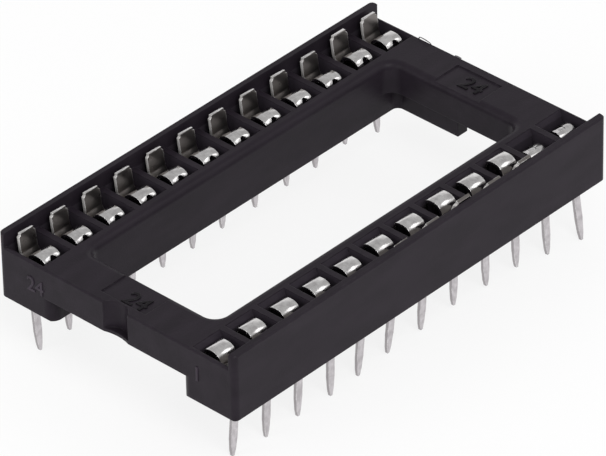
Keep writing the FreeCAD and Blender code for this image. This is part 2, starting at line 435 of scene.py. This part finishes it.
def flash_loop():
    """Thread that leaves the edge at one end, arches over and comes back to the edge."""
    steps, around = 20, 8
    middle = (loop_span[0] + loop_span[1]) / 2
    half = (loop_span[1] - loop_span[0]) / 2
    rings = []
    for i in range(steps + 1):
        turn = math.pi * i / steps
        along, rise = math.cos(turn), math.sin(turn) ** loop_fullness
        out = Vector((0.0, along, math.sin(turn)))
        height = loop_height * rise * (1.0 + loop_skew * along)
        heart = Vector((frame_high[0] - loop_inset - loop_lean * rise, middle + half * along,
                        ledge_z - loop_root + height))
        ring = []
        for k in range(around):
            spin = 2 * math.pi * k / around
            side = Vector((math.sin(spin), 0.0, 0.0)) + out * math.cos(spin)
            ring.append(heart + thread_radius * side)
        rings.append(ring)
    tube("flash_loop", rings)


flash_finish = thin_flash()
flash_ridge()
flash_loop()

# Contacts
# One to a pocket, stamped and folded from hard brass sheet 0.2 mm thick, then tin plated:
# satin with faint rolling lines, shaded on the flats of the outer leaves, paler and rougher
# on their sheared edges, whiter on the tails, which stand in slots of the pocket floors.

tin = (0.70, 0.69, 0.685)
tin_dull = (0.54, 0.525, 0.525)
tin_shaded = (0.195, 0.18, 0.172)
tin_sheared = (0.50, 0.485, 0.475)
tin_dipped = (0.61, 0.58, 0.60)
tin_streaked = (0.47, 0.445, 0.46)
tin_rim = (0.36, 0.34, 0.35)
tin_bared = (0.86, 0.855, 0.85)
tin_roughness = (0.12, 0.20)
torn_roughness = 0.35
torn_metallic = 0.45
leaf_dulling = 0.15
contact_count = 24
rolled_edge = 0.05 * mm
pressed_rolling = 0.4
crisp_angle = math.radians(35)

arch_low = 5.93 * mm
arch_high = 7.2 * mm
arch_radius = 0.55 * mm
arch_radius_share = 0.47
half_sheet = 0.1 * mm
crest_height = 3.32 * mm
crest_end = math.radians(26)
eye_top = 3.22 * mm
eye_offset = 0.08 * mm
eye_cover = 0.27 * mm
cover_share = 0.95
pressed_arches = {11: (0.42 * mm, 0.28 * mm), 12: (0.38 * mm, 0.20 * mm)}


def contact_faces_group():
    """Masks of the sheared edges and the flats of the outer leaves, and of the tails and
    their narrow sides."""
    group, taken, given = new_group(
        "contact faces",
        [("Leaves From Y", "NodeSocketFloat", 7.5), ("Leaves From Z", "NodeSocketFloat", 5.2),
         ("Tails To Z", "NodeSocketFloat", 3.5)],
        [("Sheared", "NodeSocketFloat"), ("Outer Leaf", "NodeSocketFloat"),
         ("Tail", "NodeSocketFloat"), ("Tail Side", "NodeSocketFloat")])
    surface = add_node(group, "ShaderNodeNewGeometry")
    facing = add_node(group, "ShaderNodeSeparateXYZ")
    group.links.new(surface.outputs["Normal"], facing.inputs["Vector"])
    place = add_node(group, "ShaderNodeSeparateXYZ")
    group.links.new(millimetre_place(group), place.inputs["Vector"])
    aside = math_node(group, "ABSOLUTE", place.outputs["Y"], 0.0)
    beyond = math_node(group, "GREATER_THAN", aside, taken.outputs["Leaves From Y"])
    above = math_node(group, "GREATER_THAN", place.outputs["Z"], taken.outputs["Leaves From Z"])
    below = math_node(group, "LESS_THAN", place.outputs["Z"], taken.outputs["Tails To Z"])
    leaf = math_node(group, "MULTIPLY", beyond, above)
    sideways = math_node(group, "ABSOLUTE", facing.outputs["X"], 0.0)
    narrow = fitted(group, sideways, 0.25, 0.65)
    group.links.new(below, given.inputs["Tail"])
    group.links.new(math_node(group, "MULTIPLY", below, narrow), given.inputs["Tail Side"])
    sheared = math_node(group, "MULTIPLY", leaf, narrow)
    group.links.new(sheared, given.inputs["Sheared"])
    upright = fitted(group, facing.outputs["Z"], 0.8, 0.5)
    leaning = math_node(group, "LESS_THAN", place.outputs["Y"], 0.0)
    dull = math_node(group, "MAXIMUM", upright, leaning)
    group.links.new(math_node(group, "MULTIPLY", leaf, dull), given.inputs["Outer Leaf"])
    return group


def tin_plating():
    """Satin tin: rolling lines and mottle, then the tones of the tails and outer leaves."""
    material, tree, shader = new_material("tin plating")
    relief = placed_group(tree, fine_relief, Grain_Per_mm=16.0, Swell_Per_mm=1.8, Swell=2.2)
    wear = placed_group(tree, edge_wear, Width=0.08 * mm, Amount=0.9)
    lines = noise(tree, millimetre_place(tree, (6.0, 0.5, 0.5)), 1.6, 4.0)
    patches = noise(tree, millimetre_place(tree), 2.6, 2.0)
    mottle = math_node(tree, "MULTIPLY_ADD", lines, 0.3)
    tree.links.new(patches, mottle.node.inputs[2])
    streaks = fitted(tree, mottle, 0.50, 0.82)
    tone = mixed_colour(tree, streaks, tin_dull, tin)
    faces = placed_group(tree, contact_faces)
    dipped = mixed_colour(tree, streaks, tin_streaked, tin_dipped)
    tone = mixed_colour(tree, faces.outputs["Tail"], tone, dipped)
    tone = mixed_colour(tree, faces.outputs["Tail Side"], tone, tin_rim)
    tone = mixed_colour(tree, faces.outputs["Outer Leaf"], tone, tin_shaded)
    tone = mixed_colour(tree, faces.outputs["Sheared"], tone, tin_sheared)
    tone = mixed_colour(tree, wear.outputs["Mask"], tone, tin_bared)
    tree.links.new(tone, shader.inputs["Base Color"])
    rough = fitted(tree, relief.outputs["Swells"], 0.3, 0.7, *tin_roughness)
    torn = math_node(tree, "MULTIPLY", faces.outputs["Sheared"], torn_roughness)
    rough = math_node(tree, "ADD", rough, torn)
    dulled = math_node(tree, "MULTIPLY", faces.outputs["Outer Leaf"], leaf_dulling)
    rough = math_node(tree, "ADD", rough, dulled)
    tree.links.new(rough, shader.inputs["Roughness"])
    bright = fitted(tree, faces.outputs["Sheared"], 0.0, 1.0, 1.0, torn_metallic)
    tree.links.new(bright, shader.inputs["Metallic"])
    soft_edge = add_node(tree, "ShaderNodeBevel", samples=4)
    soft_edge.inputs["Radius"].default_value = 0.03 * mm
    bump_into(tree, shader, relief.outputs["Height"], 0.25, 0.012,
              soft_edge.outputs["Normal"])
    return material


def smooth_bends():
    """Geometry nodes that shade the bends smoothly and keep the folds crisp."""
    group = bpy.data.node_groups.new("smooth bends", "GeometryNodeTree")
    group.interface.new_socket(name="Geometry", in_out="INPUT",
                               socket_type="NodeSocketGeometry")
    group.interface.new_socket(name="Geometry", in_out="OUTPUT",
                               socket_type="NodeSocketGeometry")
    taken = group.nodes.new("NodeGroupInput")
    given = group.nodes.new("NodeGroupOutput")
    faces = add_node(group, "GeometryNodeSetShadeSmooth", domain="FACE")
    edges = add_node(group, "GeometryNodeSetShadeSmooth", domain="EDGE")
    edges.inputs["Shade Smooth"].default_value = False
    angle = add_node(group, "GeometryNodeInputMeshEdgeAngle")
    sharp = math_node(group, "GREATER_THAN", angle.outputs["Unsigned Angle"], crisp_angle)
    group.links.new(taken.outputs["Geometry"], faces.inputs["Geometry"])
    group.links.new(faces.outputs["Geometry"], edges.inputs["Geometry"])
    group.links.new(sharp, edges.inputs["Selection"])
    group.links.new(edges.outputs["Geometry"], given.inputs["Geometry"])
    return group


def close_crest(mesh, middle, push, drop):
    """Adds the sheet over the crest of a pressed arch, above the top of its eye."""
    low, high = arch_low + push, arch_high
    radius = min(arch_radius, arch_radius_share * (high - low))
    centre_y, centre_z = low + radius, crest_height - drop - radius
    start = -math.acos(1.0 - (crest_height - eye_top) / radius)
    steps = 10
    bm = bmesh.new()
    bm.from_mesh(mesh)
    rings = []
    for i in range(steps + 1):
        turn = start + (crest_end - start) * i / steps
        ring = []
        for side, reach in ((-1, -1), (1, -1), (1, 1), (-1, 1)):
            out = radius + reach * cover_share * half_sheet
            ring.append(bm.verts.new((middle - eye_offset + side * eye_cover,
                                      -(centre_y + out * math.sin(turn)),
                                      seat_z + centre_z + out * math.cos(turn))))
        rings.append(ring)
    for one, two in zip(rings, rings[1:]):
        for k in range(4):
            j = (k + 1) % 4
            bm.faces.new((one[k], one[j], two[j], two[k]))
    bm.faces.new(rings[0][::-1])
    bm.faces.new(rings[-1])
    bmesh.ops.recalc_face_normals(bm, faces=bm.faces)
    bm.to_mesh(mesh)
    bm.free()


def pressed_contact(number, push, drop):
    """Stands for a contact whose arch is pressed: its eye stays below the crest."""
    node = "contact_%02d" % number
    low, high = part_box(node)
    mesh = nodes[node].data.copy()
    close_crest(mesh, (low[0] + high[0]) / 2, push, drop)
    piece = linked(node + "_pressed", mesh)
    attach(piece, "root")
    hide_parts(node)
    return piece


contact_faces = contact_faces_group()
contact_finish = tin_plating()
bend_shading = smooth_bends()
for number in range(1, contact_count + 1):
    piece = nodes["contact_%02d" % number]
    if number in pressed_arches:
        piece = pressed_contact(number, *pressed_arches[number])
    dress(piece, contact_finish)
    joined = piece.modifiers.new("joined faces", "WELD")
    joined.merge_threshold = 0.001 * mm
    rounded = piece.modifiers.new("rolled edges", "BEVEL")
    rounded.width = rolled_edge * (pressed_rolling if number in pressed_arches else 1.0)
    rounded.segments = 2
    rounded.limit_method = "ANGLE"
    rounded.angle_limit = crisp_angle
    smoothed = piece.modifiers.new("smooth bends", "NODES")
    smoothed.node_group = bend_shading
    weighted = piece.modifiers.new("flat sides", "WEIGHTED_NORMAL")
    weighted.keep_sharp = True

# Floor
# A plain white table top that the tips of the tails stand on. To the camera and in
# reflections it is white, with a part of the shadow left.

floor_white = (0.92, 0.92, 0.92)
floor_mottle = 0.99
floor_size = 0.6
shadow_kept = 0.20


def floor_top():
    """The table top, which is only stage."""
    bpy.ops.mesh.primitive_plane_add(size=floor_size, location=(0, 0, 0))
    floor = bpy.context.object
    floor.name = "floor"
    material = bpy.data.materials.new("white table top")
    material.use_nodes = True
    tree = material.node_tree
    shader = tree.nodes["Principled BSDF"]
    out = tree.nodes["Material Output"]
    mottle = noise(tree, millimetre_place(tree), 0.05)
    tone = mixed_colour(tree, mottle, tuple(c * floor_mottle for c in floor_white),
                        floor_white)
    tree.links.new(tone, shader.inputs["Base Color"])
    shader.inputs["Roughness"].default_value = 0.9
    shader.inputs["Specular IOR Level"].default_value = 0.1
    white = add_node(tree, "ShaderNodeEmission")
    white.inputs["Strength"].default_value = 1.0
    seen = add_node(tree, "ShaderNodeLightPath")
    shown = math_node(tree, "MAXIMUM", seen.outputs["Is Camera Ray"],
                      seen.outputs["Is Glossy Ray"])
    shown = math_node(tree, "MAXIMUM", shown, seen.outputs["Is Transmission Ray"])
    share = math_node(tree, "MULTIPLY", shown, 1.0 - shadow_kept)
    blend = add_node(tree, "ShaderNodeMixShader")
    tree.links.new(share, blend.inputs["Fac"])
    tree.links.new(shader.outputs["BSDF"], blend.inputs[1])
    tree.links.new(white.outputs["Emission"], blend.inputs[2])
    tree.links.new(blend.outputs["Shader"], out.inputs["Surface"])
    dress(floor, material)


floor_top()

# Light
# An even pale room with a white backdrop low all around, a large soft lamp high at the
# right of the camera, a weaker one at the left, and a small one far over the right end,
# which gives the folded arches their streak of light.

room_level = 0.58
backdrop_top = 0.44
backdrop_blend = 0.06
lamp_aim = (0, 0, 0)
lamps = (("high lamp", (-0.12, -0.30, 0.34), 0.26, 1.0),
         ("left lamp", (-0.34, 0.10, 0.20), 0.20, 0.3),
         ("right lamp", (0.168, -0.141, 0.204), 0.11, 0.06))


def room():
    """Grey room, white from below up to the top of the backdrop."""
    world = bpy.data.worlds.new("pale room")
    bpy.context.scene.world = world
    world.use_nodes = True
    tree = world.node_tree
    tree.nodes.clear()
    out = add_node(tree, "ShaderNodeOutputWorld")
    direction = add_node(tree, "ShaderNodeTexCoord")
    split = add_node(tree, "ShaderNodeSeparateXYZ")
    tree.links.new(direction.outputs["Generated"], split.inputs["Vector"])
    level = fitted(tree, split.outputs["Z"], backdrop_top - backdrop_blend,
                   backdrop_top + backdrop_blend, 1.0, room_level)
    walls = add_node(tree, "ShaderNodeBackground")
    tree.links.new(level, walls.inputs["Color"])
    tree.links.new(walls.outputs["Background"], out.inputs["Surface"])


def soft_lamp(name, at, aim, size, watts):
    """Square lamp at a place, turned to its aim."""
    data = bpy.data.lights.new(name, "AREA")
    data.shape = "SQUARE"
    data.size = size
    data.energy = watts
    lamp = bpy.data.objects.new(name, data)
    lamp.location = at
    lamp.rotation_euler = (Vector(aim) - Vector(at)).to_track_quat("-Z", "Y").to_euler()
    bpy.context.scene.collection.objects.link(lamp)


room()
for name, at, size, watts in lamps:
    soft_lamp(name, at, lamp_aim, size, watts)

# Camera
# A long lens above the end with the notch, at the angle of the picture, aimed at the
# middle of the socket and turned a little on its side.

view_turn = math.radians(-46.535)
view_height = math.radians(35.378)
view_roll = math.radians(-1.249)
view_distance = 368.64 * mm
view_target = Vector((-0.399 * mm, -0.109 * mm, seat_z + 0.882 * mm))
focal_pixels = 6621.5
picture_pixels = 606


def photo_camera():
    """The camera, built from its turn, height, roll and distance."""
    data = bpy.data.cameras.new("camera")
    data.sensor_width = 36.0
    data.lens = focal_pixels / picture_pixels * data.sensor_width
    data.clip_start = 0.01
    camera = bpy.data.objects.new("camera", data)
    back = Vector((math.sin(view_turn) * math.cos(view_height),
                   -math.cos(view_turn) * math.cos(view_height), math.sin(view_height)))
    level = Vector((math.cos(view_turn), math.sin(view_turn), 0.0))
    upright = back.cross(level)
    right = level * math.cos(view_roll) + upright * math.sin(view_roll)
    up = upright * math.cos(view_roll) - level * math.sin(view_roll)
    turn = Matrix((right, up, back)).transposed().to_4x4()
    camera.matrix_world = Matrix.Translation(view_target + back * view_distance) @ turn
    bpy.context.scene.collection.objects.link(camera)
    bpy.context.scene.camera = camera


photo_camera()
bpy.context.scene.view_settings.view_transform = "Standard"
##########
Task to complete =
Extract the first line above and each line after it up to and including the one with "# on their sheared", please, exactly and with nothing else.

Expected answer =
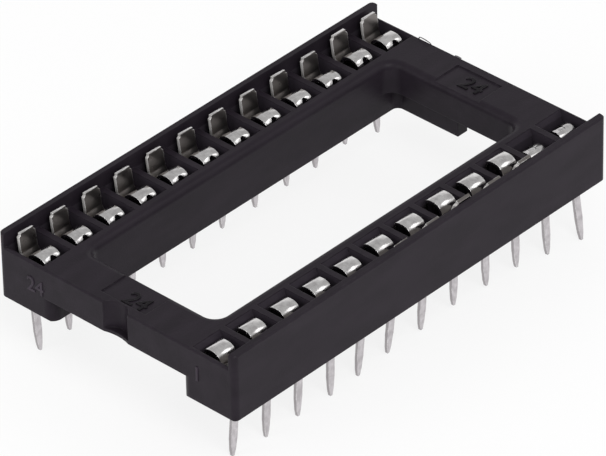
Keep writing the FreeCAD and Blender code for this image. This is part 2, starting at line 435 of scene.py. This part finishes it.
def flash_loop():
    """Thread that leaves the edge at one end, arches over and comes back to the edge."""
    steps, around = 20, 8
    middle = (loop_span[0] + loop_span[1]) / 2
    half = (loop_span[1] - loop_span[0]) / 2
    rings = []
    for i in range(steps + 1):
        turn = math.pi * i / steps
        along, rise = math.cos(turn), math.sin(turn) ** loop_fullness
        out = Vector((0.0, along, math.sin(turn)))
        height = loop_height * rise * (1.0 + loop_skew * along)
        heart = Vector((frame_high[0] - loop_inset - loop_lean * rise, middle + half * along,
                        ledge_z - loop_root + height))
        ring = []
        for k in range(around):
            spin = 2 * math.pi * k / around
            side = Vector((math.sin(spin), 0.0, 0.0)) + out * math.cos(spin)
            ring.append(heart + thread_radius * side)
        rings.append(ring)
    tube("flash_loop", rings)


flash_finish = thin_flash()
flash_ridge()
flash_loop()

# Contacts
# One to a pocket, stamped and folded from hard brass sheet 0.2 mm thick, then tin plated:
# satin with faint rolling lines, shaded on the flats of the outer leaves, paler and rougher
# on their sheared edges, whiter on the tails, which stand in slots of the pocket floors.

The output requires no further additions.